▶ **GOAL**
Nothing outside the stretch should be returned: give exactly the lines from the line containing "Write part 3" through the line containing "FILMS[look], nodes, 30)", including both.

▶ **MATERIAL FOR THIS TASK**
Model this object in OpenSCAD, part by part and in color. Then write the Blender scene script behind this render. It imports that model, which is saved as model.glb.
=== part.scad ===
==
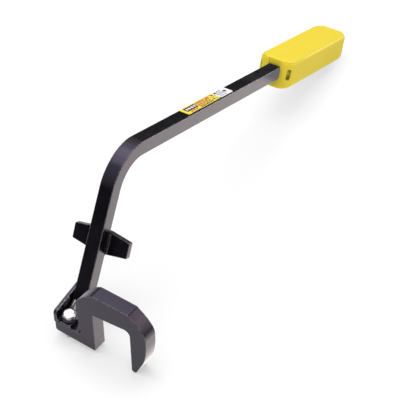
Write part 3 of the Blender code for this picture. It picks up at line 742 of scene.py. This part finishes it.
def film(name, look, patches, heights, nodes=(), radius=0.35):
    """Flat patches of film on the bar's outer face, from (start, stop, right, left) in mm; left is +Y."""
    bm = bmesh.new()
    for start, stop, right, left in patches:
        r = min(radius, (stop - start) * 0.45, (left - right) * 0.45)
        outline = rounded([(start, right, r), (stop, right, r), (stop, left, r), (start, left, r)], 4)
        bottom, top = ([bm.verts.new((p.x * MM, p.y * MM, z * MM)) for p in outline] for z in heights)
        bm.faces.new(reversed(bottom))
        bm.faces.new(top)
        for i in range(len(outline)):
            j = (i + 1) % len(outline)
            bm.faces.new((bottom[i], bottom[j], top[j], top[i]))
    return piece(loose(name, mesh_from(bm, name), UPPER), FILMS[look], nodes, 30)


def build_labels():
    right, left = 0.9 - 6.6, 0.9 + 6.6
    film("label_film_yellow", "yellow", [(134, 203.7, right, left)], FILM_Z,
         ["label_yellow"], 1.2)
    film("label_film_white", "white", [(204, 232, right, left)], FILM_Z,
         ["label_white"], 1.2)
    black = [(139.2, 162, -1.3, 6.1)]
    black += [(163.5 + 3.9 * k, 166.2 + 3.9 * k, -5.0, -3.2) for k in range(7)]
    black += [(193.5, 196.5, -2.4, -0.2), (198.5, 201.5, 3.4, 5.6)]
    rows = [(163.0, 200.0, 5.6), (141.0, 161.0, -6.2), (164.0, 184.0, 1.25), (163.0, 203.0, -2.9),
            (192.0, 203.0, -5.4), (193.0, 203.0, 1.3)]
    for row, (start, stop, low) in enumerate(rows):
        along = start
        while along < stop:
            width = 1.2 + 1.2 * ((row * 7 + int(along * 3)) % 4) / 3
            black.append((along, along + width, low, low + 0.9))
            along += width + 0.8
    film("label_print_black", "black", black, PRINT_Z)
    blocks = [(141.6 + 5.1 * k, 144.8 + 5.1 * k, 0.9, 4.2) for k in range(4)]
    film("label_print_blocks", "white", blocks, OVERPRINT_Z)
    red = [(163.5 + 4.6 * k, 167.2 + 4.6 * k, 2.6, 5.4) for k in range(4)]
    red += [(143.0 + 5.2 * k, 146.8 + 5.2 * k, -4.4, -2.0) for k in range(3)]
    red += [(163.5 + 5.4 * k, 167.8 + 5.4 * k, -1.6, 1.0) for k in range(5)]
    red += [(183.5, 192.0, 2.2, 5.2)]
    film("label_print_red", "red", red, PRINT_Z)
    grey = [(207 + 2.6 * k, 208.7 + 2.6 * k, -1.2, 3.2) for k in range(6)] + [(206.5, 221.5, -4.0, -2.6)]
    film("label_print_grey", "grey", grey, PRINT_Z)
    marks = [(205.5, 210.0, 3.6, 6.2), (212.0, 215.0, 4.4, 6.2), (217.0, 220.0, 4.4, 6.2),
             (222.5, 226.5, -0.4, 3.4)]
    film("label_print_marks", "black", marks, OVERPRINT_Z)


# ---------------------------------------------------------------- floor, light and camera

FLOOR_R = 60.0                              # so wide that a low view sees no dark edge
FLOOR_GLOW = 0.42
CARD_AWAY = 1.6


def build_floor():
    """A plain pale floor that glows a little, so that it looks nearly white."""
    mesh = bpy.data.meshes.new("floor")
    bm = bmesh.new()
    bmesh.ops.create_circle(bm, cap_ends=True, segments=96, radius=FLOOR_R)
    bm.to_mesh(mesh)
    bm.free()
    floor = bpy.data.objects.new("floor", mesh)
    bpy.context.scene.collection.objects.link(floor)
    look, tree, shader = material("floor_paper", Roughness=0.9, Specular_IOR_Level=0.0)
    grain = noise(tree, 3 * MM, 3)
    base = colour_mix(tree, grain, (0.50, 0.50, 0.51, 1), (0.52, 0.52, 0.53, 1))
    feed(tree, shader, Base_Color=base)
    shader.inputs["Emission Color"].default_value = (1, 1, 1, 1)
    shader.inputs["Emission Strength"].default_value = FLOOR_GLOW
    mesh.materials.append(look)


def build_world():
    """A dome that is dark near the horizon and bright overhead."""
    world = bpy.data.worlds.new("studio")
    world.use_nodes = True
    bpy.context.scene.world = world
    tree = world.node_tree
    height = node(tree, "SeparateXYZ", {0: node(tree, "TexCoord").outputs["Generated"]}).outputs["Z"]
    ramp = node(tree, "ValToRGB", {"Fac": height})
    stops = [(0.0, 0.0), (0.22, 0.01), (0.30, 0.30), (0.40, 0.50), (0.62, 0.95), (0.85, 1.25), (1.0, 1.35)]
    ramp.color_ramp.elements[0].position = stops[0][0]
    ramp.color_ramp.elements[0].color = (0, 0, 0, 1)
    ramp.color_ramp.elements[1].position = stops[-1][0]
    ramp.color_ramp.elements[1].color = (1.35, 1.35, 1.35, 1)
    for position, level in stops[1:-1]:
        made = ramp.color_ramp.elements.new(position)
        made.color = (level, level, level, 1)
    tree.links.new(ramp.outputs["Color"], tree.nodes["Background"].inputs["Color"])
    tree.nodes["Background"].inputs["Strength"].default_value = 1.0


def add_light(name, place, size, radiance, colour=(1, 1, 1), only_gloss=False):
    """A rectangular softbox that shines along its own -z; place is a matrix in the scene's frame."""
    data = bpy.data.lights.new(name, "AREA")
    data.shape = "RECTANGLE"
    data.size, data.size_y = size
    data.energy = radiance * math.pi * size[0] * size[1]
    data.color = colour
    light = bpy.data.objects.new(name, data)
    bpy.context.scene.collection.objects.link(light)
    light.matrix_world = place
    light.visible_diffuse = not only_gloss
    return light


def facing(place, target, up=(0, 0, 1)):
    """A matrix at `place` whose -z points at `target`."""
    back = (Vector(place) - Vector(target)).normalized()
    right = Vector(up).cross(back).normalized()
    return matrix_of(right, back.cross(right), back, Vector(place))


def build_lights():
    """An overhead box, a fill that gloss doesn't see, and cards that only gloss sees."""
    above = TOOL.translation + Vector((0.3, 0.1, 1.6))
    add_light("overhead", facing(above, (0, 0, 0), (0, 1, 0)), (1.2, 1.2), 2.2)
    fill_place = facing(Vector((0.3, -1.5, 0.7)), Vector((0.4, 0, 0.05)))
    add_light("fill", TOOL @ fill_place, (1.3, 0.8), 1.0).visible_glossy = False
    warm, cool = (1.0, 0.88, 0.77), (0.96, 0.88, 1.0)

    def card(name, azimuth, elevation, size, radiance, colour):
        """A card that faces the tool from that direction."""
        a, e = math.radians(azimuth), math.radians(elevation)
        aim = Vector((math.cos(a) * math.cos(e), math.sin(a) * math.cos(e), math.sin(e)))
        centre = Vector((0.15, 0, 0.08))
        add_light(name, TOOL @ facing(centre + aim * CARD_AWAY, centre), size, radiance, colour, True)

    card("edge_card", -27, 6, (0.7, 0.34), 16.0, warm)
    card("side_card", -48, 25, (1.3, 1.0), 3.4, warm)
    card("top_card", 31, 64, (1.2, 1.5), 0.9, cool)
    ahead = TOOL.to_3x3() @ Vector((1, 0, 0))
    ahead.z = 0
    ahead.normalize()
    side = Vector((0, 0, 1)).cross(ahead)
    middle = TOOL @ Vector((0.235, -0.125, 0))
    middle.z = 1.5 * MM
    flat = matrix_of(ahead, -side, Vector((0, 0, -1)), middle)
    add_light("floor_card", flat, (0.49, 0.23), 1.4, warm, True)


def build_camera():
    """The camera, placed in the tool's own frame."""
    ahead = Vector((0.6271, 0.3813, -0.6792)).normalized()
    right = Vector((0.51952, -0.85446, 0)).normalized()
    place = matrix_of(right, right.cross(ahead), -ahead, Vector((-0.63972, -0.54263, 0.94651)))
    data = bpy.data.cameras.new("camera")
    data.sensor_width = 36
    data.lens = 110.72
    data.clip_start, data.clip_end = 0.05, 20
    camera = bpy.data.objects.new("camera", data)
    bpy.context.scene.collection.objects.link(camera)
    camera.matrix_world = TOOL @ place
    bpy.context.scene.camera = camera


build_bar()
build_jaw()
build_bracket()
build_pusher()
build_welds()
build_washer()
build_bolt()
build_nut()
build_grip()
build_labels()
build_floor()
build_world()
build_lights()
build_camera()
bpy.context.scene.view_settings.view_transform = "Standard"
==
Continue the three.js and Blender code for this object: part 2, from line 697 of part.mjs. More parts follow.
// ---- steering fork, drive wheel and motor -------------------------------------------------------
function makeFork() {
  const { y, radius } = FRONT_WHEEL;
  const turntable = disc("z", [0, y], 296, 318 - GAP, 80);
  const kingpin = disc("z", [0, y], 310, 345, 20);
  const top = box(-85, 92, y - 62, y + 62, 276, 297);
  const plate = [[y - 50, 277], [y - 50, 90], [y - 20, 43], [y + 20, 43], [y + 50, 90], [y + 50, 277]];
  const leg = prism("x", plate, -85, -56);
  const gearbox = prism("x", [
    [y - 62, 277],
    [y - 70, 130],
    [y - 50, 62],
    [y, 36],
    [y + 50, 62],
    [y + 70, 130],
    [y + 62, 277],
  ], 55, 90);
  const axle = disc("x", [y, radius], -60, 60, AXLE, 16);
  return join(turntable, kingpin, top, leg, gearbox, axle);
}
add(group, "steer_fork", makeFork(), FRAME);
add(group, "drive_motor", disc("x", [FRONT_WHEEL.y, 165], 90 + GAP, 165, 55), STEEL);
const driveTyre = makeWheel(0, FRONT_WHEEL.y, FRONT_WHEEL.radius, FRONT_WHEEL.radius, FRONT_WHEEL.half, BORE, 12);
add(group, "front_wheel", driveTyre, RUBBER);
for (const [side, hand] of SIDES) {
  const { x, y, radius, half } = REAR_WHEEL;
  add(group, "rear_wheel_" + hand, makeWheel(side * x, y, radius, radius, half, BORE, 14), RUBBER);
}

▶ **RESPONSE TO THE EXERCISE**
Write part 3 of the Blender code for this picture. It picks up at line 742 of scene.py. This part finishes it.
def film(name, look, patches, heights, nodes=(), radius=0.35):
    """Flat patches of film on the bar's outer face, from (start, stop, right, left) in mm; left is +Y."""
    bm = bmesh.new()
    for start, stop, right, left in patches:
        r = min(radius, (stop - start) * 0.45, (left - right) * 0.45)
        outline = rounded([(start, right, r), (stop, right, r), (stop, left, r), (start, left, r)], 4)
        bottom, top = ([bm.verts.new((p.x * MM, p.y * MM, z * MM)) for p in outline] for z in heights)
        bm.faces.new(reversed(bottom))
        bm.faces.new(top)
        for i in range(len(outline)):
            j = (i + 1) % len(outline)
            bm.faces.new((bottom[i], bottom[j], top[j], top[i]))
    return piece(loose(name, mesh_from(bm, name), UPPER), FILMS[look], nodes, 30)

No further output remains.